OBJECTIVE ::
In the entries below, identify every line with the string "bending" and copy it.

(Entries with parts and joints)
>>>
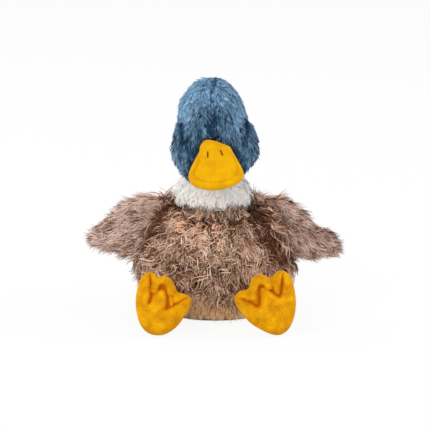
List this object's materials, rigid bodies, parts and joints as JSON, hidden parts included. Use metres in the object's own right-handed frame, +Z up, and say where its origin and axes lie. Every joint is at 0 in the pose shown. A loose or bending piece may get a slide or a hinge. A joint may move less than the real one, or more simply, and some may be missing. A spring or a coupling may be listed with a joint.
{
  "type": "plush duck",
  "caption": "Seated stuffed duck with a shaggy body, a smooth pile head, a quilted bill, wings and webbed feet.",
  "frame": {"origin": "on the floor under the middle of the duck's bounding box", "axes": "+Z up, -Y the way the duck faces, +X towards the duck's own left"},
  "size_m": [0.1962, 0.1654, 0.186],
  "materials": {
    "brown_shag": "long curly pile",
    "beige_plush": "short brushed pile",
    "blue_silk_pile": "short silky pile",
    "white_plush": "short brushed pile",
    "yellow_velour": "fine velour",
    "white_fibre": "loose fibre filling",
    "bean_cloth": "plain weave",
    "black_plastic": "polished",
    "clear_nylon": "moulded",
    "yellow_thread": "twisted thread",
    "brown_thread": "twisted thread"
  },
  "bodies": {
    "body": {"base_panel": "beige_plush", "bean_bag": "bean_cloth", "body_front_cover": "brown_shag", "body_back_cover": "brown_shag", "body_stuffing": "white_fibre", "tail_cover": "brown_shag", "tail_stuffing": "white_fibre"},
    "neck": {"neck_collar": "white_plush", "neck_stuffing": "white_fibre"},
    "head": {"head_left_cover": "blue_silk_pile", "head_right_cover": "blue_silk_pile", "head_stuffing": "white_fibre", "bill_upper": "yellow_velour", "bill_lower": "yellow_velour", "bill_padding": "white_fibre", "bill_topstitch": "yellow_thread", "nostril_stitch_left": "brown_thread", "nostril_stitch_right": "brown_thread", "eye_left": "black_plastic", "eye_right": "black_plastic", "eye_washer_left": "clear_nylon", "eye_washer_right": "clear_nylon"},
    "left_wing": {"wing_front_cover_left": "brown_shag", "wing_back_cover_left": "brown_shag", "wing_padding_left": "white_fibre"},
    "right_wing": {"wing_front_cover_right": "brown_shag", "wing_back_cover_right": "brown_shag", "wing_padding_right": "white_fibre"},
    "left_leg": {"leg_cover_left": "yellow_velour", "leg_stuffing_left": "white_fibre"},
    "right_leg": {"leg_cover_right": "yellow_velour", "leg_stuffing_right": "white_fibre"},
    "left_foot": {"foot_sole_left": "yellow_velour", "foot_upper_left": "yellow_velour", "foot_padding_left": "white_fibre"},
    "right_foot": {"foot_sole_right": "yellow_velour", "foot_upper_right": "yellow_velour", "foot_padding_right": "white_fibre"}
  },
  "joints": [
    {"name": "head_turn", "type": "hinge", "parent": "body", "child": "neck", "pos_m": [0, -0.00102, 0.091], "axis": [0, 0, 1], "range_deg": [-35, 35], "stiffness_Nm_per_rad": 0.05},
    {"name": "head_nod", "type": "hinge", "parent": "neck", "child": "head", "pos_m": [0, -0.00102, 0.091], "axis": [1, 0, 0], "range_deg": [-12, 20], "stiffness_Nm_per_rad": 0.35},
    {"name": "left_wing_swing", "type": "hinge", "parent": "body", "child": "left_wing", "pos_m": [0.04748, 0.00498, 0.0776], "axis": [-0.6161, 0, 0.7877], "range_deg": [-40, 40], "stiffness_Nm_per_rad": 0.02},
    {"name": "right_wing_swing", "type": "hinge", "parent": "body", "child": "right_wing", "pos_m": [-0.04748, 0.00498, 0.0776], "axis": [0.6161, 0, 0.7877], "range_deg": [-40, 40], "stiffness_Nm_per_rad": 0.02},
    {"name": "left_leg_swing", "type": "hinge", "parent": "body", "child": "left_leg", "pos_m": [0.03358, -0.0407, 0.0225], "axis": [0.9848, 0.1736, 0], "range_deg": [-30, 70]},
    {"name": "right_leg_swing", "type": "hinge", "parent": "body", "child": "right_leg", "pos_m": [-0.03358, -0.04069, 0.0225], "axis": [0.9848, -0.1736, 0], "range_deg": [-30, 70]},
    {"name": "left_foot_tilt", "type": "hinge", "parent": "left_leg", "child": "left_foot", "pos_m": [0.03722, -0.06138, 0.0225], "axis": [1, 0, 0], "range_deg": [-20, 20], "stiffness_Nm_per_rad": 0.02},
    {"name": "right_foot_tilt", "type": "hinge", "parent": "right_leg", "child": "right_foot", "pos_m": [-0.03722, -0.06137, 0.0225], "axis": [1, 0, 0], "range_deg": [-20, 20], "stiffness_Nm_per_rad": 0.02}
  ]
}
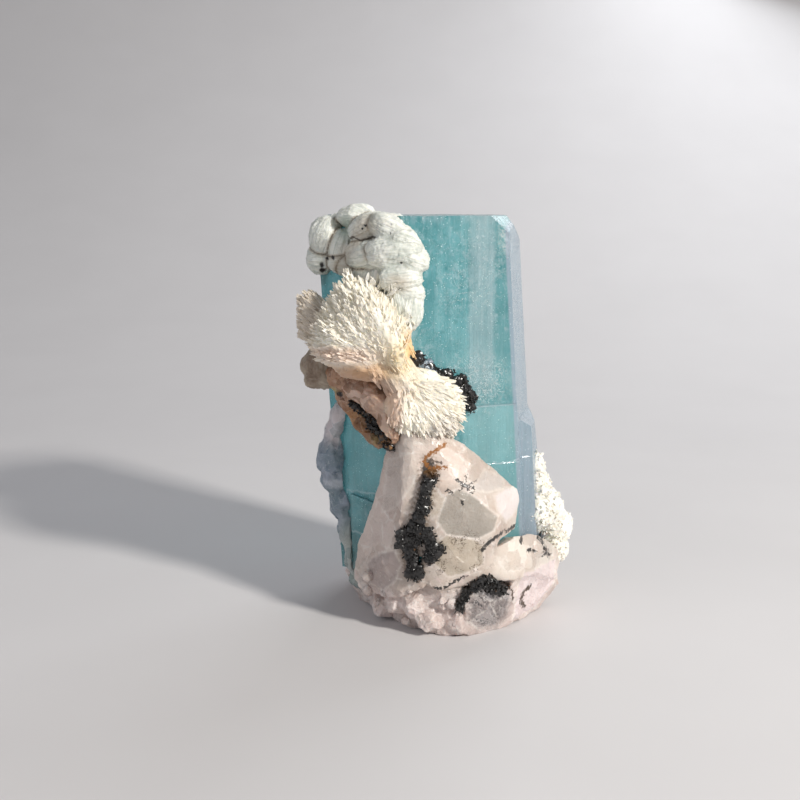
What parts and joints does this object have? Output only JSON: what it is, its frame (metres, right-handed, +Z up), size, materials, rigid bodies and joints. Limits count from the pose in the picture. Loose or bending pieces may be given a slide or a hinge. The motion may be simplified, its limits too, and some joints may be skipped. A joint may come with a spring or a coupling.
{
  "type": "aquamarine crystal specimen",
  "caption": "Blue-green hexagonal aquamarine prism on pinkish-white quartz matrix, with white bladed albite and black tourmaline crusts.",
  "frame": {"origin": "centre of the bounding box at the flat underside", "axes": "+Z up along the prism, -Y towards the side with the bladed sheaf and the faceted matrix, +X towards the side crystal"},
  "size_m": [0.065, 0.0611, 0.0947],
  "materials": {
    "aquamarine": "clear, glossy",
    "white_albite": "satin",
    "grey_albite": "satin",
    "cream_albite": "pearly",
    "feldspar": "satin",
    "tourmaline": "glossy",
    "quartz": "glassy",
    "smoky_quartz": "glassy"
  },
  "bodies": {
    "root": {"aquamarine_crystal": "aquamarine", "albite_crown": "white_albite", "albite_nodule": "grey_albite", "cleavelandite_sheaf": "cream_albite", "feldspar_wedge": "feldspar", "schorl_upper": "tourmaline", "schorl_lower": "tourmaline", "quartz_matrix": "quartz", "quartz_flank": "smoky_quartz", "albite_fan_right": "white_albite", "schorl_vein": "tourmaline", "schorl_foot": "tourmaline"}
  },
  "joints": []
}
<<<
EXERCISE RESPONSE ::
List this object's materials, rigid bodies, parts and joints as JSON, hidden parts included. Use metres in the object's own right-handed frame, +Z up, and say where its origin and axes lie. Every joint is at 0 in the pose shown. A loose or bending piece may get a slide or a hinge. A joint may move less than the real one, or more simply, and some may be missing. A spring or a coupling may be listed with a joint.
What parts and joints does this object have? Output only JSON: what it is, its frame (metres, right-handed, +Z up), size, materials, rigid bodies and joints. Limits count from the pose in the picture. Loose or bending pieces may be given a slide or a hinge. The motion may be simplified, its limits too, and some joints may be skipped. A joint may come with a spring or a coupling.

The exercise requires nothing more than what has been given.